**Data segment:**
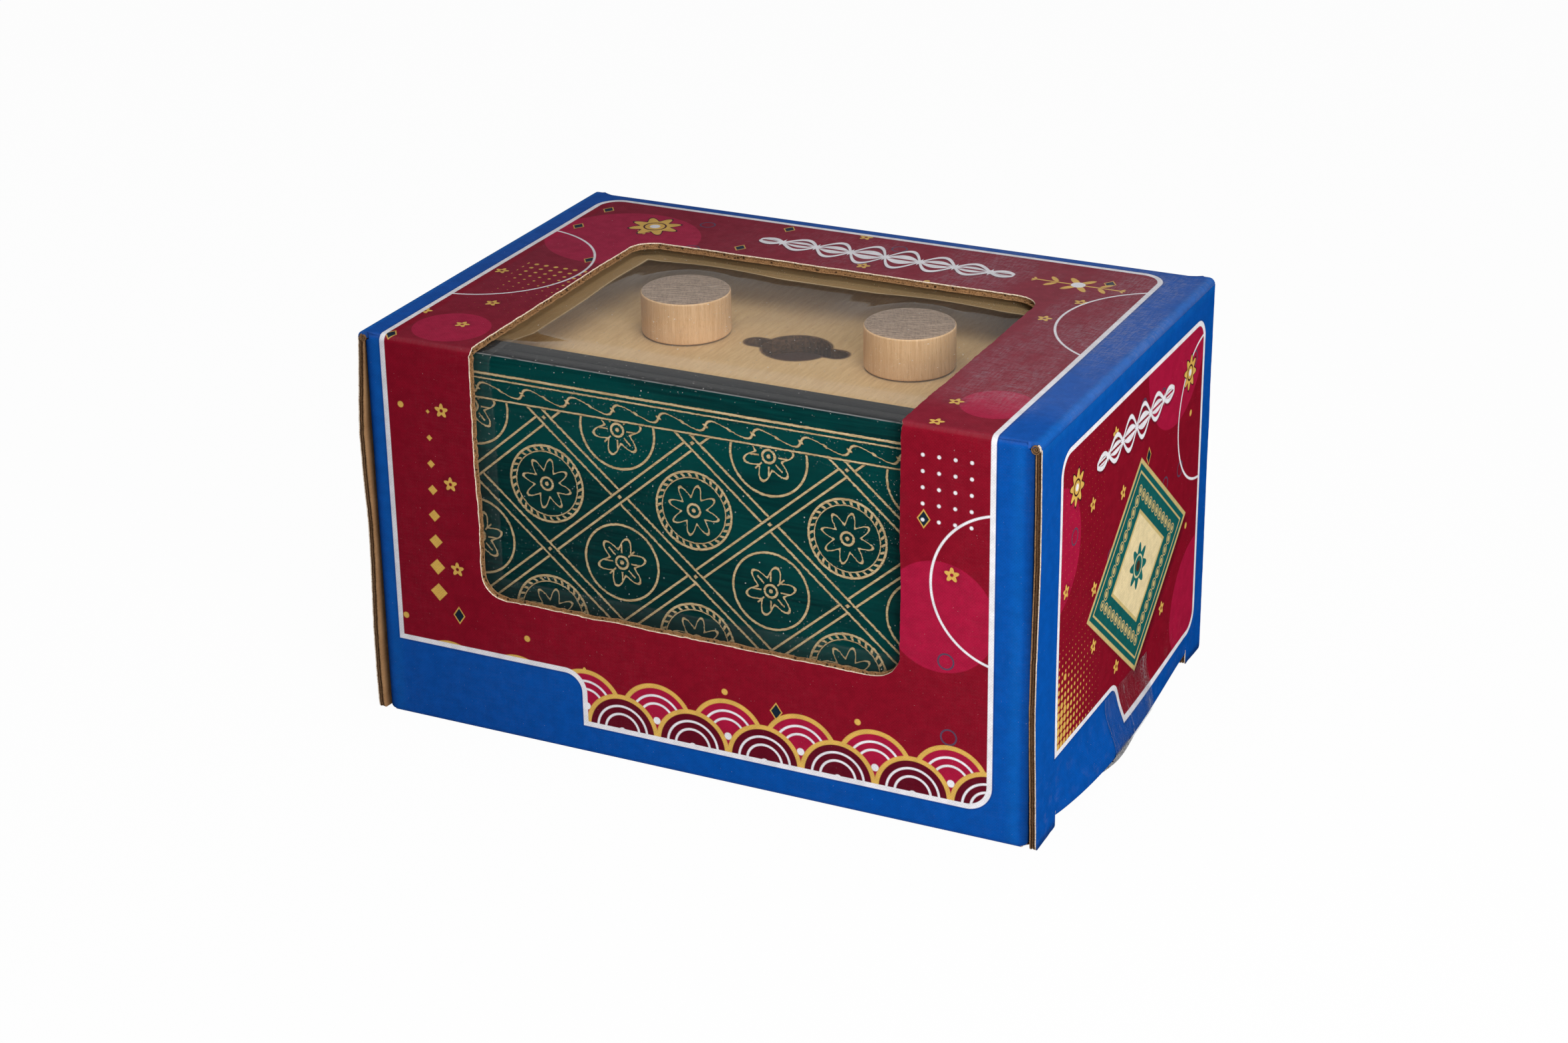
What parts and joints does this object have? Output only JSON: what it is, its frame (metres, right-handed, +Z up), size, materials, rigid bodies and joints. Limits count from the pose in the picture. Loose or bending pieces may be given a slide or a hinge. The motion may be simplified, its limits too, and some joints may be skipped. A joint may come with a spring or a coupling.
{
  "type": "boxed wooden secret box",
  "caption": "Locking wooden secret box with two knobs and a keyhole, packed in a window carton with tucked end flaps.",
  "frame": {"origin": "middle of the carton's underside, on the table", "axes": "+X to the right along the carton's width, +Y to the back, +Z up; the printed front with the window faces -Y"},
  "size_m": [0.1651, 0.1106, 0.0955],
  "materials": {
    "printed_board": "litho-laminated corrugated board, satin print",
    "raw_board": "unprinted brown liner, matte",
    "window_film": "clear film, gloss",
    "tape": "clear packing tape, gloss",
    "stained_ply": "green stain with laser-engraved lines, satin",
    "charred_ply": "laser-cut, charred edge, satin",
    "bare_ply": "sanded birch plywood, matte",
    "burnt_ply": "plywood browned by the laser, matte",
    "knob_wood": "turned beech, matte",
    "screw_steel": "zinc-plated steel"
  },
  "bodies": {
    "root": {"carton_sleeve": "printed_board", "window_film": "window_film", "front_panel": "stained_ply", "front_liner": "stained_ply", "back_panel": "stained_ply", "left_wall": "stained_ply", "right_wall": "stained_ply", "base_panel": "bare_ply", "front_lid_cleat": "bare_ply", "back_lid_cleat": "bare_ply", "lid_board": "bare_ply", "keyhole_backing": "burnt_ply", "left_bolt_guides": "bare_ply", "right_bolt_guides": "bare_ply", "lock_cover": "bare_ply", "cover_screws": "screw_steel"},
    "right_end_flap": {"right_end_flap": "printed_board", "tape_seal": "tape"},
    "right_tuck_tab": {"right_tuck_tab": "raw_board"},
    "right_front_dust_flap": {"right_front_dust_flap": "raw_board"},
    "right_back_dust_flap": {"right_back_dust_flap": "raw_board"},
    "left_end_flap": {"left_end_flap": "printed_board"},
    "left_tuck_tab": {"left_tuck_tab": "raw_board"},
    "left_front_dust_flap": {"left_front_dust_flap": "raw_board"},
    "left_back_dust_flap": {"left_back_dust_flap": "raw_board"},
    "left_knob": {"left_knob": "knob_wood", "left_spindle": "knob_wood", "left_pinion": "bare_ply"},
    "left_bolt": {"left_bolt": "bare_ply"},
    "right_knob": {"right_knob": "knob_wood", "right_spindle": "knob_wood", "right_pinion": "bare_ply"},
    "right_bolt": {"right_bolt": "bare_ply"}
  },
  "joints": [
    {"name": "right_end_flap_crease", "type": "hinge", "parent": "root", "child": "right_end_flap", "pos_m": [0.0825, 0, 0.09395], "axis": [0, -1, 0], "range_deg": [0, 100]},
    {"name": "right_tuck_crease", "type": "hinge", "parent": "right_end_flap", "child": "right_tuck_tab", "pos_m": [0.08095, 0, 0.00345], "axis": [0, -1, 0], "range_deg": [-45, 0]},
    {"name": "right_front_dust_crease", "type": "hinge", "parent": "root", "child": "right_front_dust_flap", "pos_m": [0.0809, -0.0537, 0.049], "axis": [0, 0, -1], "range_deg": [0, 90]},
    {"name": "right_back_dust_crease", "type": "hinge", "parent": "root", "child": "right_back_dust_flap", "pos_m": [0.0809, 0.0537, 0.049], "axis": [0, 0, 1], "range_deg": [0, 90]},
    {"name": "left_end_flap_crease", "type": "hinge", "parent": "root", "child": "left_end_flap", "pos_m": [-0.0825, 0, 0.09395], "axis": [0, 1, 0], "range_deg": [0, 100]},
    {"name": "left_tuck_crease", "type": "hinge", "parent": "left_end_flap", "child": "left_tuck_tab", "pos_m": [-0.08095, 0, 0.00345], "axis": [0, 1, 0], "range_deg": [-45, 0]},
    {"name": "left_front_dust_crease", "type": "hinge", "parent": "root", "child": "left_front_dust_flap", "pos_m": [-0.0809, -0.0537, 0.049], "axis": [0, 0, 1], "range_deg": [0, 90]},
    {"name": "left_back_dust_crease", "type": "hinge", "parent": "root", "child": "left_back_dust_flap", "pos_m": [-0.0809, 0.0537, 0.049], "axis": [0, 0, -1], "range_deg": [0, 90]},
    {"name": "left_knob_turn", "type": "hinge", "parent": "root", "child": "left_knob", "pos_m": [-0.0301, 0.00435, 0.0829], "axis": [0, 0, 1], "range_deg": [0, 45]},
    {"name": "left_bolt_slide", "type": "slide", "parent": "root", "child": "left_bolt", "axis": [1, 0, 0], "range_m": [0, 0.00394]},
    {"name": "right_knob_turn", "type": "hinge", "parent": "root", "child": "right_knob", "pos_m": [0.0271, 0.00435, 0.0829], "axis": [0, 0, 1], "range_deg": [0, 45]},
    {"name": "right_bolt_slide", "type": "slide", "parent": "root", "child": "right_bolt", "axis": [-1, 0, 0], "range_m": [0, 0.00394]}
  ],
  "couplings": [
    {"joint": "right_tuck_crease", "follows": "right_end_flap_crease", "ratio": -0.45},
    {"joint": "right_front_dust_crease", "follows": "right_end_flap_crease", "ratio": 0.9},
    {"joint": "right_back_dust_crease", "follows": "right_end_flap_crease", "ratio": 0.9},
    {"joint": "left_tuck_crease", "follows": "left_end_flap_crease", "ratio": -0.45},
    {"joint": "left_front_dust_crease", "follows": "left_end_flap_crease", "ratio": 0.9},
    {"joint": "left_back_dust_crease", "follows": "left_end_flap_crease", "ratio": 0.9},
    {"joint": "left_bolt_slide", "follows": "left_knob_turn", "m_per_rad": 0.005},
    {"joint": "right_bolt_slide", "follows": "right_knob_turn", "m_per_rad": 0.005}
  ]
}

**Task prompt:**
Make an exact copy of the listing, including every line.

**Final answer:**
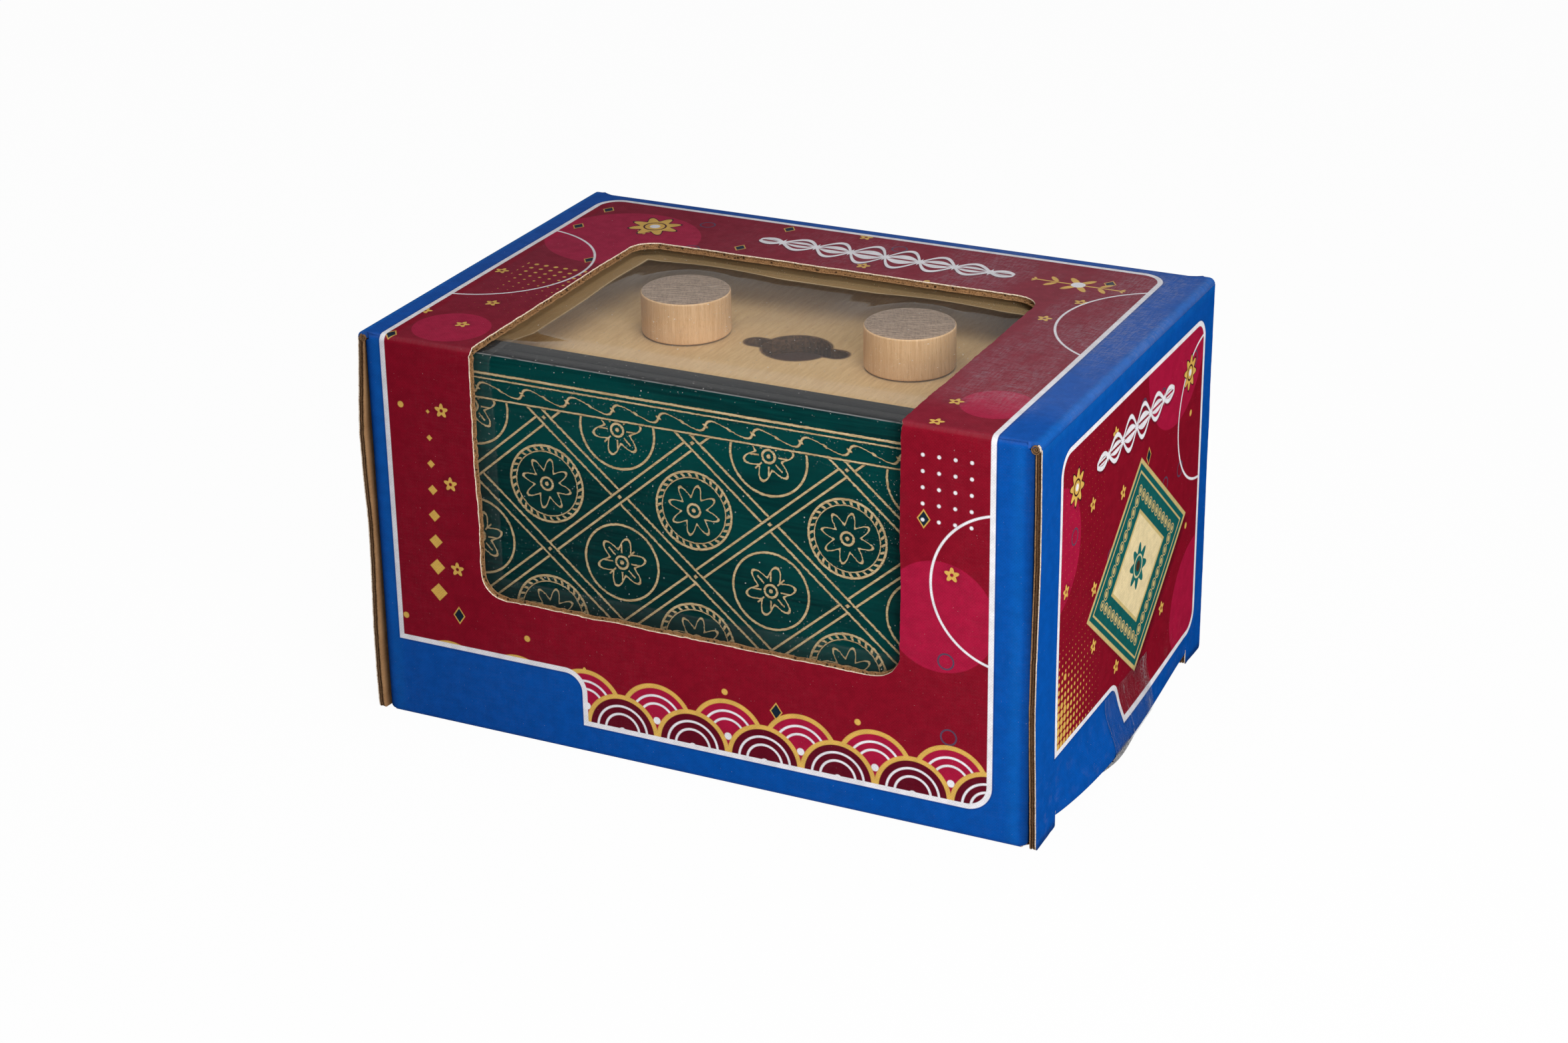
What parts and joints does this object have? Output only JSON: what it is, its frame (metres, right-handed, +Z up), size, materials, rigid bodies and joints. Limits count from the pose in the picture. Loose or bending pieces may be given a slide or a hinge. The motion may be simplified, its limits too, and some joints may be skipped. A joint may come with a spring or a coupling.
{
  "type": "boxed wooden secret box",
  "caption": "Locking wooden secret box with two knobs and a keyhole, packed in a window carton with tucked end flaps.",
  "frame": {"origin": "middle of the carton's underside, on the table", "axes": "+X to the right along the carton's width, +Y to the back, +Z up; the printed front with the window faces -Y"},
  "size_m": [0.1651, 0.1106, 0.0955],
  "materials": {
    "printed_board": "litho-laminated corrugated board, satin print",
    "raw_board": "unprinted brown liner, matte",
    "window_film": "clear film, gloss",
    "tape": "clear packing tape, gloss",
    "stained_ply": "green stain with laser-engraved lines, satin",
    "charred_ply": "laser-cut, charred edge, satin",
    "bare_ply": "sanded birch plywood, matte",
    "burnt_ply": "plywood browned by the laser, matte",
    "knob_wood": "turned beech, matte",
    "screw_steel": "zinc-plated steel"
  },
  "bodies": {
    "root": {"carton_sleeve": "printed_board", "window_film": "window_film", "front_panel": "stained_ply", "front_liner": "stained_ply", "back_panel": "stained_ply", "left_wall": "stained_ply", "right_wall": "stained_ply", "base_panel": "bare_ply", "front_lid_cleat": "bare_ply", "back_lid_cleat": "bare_ply", "lid_board": "bare_ply", "keyhole_backing": "burnt_ply", "left_bolt_guides": "bare_ply", "right_bolt_guides": "bare_ply", "lock_cover": "bare_ply", "cover_screws": "screw_steel"},
    "right_end_flap": {"right_end_flap": "printed_board", "tape_seal": "tape"},
    "right_tuck_tab": {"right_tuck_tab": "raw_board"},
    "right_front_dust_flap": {"right_front_dust_flap": "raw_board"},
    "right_back_dust_flap": {"right_back_dust_flap": "raw_board"},
    "left_end_flap": {"left_end_flap": "printed_board"},
    "left_tuck_tab": {"left_tuck_tab": "raw_board"},
    "left_front_dust_flap": {"left_front_dust_flap": "raw_board"},
    "left_back_dust_flap": {"left_back_dust_flap": "raw_board"},
    "left_knob": {"left_knob": "knob_wood", "left_spindle": "knob_wood", "left_pinion": "bare_ply"},
    "left_bolt": {"left_bolt": "bare_ply"},
    "right_knob": {"right_knob": "knob_wood", "right_spindle": "knob_wood", "right_pinion": "bare_ply"},
    "right_bolt": {"right_bolt": "bare_ply"}
  },
  "joints": [
    {"name": "right_end_flap_crease", "type": "hinge", "parent": "root", "child": "right_end_flap", "pos_m": [0.0825, 0, 0.09395], "axis": [0, -1, 0], "range_deg": [0, 100]},
    {"name": "right_tuck_crease", "type": "hinge", "parent": "right_end_flap", "child": "right_tuck_tab", "pos_m": [0.08095, 0, 0.00345], "axis": [0, -1, 0], "range_deg": [-45, 0]},
    {"name": "right_front_dust_crease", "type": "hinge", "parent": "root", "child": "right_front_dust_flap", "pos_m": [0.0809, -0.0537, 0.049], "axis": [0, 0, -1], "range_deg": [0, 90]},
    {"name": "right_back_dust_crease", "type": "hinge", "parent": "root", "child": "right_back_dust_flap", "pos_m": [0.0809, 0.0537, 0.049], "axis": [0, 0, 1], "range_deg": [0, 90]},
    {"name": "left_end_flap_crease", "type": "hinge", "parent": "root", "child": "left_end_flap", "pos_m": [-0.0825, 0, 0.09395], "axis": [0, 1, 0], "range_deg": [0, 100]},
    {"name": "left_tuck_crease", "type": "hinge", "parent": "left_end_flap", "child": "left_tuck_tab", "pos_m": [-0.08095, 0, 0.00345], "axis": [0, 1, 0], "range_deg": [-45, 0]},
    {"name": "left_front_dust_crease", "type": "hinge", "parent": "root", "child": "left_front_dust_flap", "pos_m": [-0.0809, -0.0537, 0.049], "axis": [0, 0, 1], "range_deg": [0, 90]},
    {"name": "left_back_dust_crease", "type": "hinge", "parent": "root", "child": "left_back_dust_flap", "pos_m": [-0.0809, 0.0537, 0.049], "axis": [0, 0, -1], "range_deg": [0, 90]},
    {"name": "left_knob_turn", "type": "hinge", "parent": "root", "child": "left_knob", "pos_m": [-0.0301, 0.00435, 0.0829], "axis": [0, 0, 1], "range_deg": [0, 45]},
    {"name": "left_bolt_slide", "type": "slide", "parent": "root", "child": "left_bolt", "axis": [1, 0, 0], "range_m": [0, 0.00394]},
    {"name": "right_knob_turn", "type": "hinge", "parent": "root", "child": "right_knob", "pos_m": [0.0271, 0.00435, 0.0829], "axis": [0, 0, 1], "range_deg": [0, 45]},
    {"name": "right_bolt_slide", "type": "slide", "parent": "root", "child": "right_bolt", "axis": [-1, 0, 0], "range_m": [0, 0.00394]}
  ],
  "couplings": [
    {"joint": "right_tuck_crease", "follows": "right_end_flap_crease", "ratio": -0.45},
    {"joint": "right_front_dust_crease", "follows": "right_end_flap_crease", "ratio": 0.9},
    {"joint": "right_back_dust_crease", "follows": "right_end_flap_crease", "ratio": 0.9},
    {"joint": "left_tuck_crease", "follows": "left_end_flap_crease", "ratio": -0.45},
    {"joint": "left_front_dust_crease", "follows": "left_end_flap_crease", "ratio": 0.9},
    {"joint": "left_back_dust_crease", "follows": "left_end_flap_crease", "ratio": 0.9},
    {"joint": "left_bolt_slide", "follows": "left_knob_turn", "m_per_rad": 0.005},
    {"joint": "right_bolt_slide", "follows": "right_knob_turn", "m_per_rad": 0.005}
  ]
}